Esta filial del Estado Islámico en Afganistán nació a la par con ese grupo terrorista en 2014 que aprovechó los vacíos de poder que estimularon las potencias occidentales y sobre todo Arabia Saudí, promotora militarmente de milicias sunnitas para contrarrestar el poder chíi en Irak y Siria pero con un resultado catastrófico que prontamente se salió de las manos.
Tras haber removido fácilmente a la filial de Al Qaeda en Irak, Al Qaeda en Mesopotamia y con el abatimiento de Abu Musab al Zarqaui, Estados Unidos pensó que el terreno estaba abonado para reconstruir Irak privilegiando al mundo sunni por encima del chíi a quien obtusamente y sin fundamento ha considerado como el más radical. Ello produjo en los años subsiguientes una guerra fratricida entre las dos versiones del Islam cuyo resultado fue en 2015 la declaración del Califato en Siria en Irak por parte del Estado Islámico. Este funcionó con filiales que le guardaban lealtad en los territorios de Afganistán, Egipto, Libia y Pakistán. De igual forma, varios grupos en la zona el Sahel en el África subsahariana también se unieron a la causa que, en ese entonces lideraba Abu Bakr al-Baghdadi.
El grupo que surgió en territorio afgano provino de Tehrik-e Talibán Pakistán o Talibanes de Pakistán que, decepcionados por las concesiones de los talibanes frente a Occidente llamaron a una guerra santa más radical y sin la posibilidad de negociar con ninguna nación foránea.

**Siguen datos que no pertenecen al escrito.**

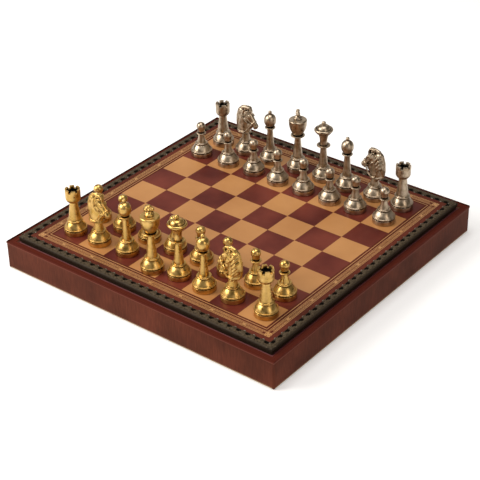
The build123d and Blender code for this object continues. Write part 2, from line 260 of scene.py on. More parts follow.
# %% Leather grain
def make_leather_group():
    """Pebbled grain: rounded cells with creases between them, upright streaks, slow tone."""
    group, start, end = new_group(
        "leather_grain", {"Cell Size": 0.8, "Softness": 0.35}, ("Height", "Tone", "Streak"))
    place = object_place(group)
    scale = maths(group, "DIVIDE", MM_IN_METRE, start.outputs["Cell Size"])
    warp = noise(group, place, 400.0)
    shift = add_node(
        group, "ShaderNodeVectorMath", {0: warp.outputs["Color"], "Scale": 0.0006}, operation="SCALE")
    spot = add_node(group, "ShaderNodeVectorMath", {0: place, 1: shift.outputs[0]})
    cells = add_node(
        group, "ShaderNodeTexVoronoi",
        {"Vector": spot.outputs[0], "Scale": scale, "Smoothness": start.outputs["Softness"]},
        feature="SMOOTH_F1")
    slow = noise(group, place, 22.0, 4.0)
    tall = add_node(group, "ShaderNodeMapping", {"Vector": place, "Scale": (620.0, 620.0, 70.0)})
    streak = noise(group, tall.outputs[0], 1.0)
    up = maths(group, "SUBTRACT", 1.0, cells.outputs["Distance"])
    group.links.new(up, end.inputs["Height"])
    group.links.new(slow.outputs["Fac"], end.inputs["Tone"])
    group.links.new(streak.outputs["Fac"], end.inputs["Streak"])
    return group


LEATHER_GRAIN = make_leather_group()
print("group:", LEATHER_GRAIN.name)

# %% Painted shade and grime in the hollows
OPEN_LIGHT, HIDDEN_LIGHT = 0.70, 0.30


def make_shade_and_grime_group():
    """A mask that is 1 in creases and undercuts: painted shade, with the dark patina of old metal."""
    group, start, end = new_group("hollow_shade_and_grime", {"Reach": 0.0015, "Strength": 1.0}, ("Mask",))
    # Painted shade: occlusion darkens creases and undercuts, where shade falls; the same mask stands for patina
    # there.
    hidden = add_node(
        group, "ShaderNodeAmbientOcclusion", {"Distance": start.outputs["Reach"]},
        samples=6, only_local=True)
    turned = remap(group, hidden.outputs["AO"], OPEN_LIGHT, HIDDEN_LIGHT)
    patch = noise(group, object_place(group), 260.0, 3.0)
    loose = maths(group, "ADD", patch.outputs["Fac"], 0.7)
    mask = maths(group, "MULTIPLY", turned, loose)
    power = maths(group, "MULTIPLY", mask, start.outputs["Strength"], clamp=True)
    group.links.new(power, end.inputs["Mask"])
    return group


SHADE_AND_GRIME = make_shade_and_grime_group()
print("group:", SHADE_AND_GRIME.name)


# %% Casting marks
def make_cast_group():
    """The faint waves and pits of a polished casting."""
    group, start, end = new_group("casting_marks", {"Wave Size": 3.0, "Pits": 0.35}, ("Height", "Mottle"))
    place = object_place(group)
    scale = maths(group, "DIVIDE", MM_IN_METRE, start.outputs["Wave Size"])
    waves = noise(group, place, scale, Roughness=0.45)
    grit = noise(group, place, 2600.0)
    pits = maths(group, "MULTIPLY", grit.outputs["Fac"], start.outputs["Pits"])
    total = maths(group, "ADD", waves.outputs["Fac"], pits)
    group.links.new(total, end.inputs["Height"])
    group.links.new(waves.outputs["Fac"], end.inputs["Mottle"])
    return group


CASTING = make_cast_group()
print("group:", CASTING.name)


# %% Start a material
def new_material(name, roughness, metallic=0.0):
    """A material, its node tree and its Principled shader."""
    material = bpy.data.materials.new(name)
    material.use_nodes = True
    tree = material.node_tree
    shader = tree.nodes["Principled BSDF"]
    shader.inputs["Roughness"].default_value = roughness
    shader.inputs["Metallic"].default_value = metallic
    return material, tree, shader


def paint(tree, shader, colour):
    tree.links.new(colour, shader.inputs["Base Color"])


def bump(tree, shader, height, strength, distance):
    """Tilt the shading by a height, in metres of relief."""
    node = add_node(tree, "ShaderNodeBump", {"Height": height, "Strength": strength, "Distance": distance})
    tree.links.new(node.outputs["Normal"], shader.inputs["Normal"])


def group_node(tree, group, **values):
    """Place a shared effect; an underscore in a socket's name stands for a space."""
    sockets = {label.replace("_", " "): value for label, value in values.items()}
    node = add_node(tree, "ShaderNodeGroup", node_tree=group)
    for label, value in sockets.items():
        node.inputs[label].default_value = value
    return node


# %% [markdown]
# ## Leathers
#
# Tiles, border and covering are pebbled leather and leatherette. Grain that catches the light
# says leather more than gloss does, so the gloss stays low. A slow change of tone keeps a wide
# sheet from looking flat, and the covering has fine upright streaks as well.

# %% Leathers
STREAK_SHADE = 0.45
GRAIN_STRENGTH = 0.35


def leather(name, low, high, roughness, gloss, cell=0.8, relief=0.00006, streaks=0.0):
    """Leather between two tones, with its cells in millimetres and its relief in metres."""
    material, tree, shader = new_material(name, roughness)
    grain = group_node(tree, LEATHER_GRAIN, Cell_Size=cell)
    tone = remap(tree, grain.outputs["Tone"], 0.33, 0.67)
    colour = blend_colours(tree, tone, low, high)
    fine = remap(tree, grain.outputs["Streak"], 0.3, 0.7, 0.0, streaks)
    paint(tree, shader, blend_colours(tree, fine, colour, tuple(STREAK_SHADE * v for v in low)))
    shader.inputs["Specular IOR Level"].default_value = gloss
    bump(tree, shader, grain.outputs["Height"], GRAIN_STRENGTH, relief)
    return material


SHEET = {"roughness": 0.62, "gloss": 0.06, "cell": 0.9, "relief": 0.00008, "streaks": 0.45}
BURGUNDY = leather("burgundy_leather", (0.090, 0.022, 0.013), (0.155, 0.036, 0.021), **SHEET)
DARK_TILE = leather("dark_tile_leather", (0.080, 0.011, 0.007), (0.165, 0.032, 0.019), 0.40, 0.13)
LIGHT_TILE = leather("light_tile_leather", (0.43, 0.190, 0.060), (0.51, 0.240, 0.082), 0.42, 0.28)
print("leathers:", BURGUNDY.name, DARK_TILE.name, LIGHT_TILE.name)

# %% [markdown]
# ## Rolled edge of the covering
#
# Along the rolled edge of the covering a pale line is painted: a painted highlight where the
# round edge catches the light. The flat ledge above it is made a deeper red. An edge mask would
# find every edge of the box. The rim lies at one known height, so two narrow ramps on height pick
# out the roll and the ledge, and nothing else.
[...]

Así nació el Estado Islámico Khorasán, declarando una provincia que cubre parte del territorio afgano, iraní y pakistaní. Con esto, el Estado Islámico se va sumergiendo en el mundo islámico de Asia Central, abandonado sus orígenes árabes en el territorio de Medio Oriente; consecuencia lógica de las derrotas que desde 2017 se han multiplicado.
Esta es la primera prueba de fuego para el régimen Talibán desde que se tomara Kabul. A la resistencia en la provincia de Panjshir que no ha podido controlar, se suma el enorme desafío de contrarrestar las acciones del Estado Islámico Khorasán, al tiempo que debe relanzar la economía de un Estado que viene acumulando ruinas desde 2001 y debe hallar rápidamente la forma de descongelar la ayuda que por cooperación internacional está condicionada a la renuncia definitiva del apoyo del territorio islámico en otras regiones y al respeto por los derechos humanos. No es una ecuación fácil y el régimen Talibán, cuyas capacidades comprobadas de insurgencia parecen insuficientes para el control afgano, deberá mutar rápidamente hacia una forma de Estado donde tengan cabida varios grupos que hoy son necesarios para contener el terrorismo.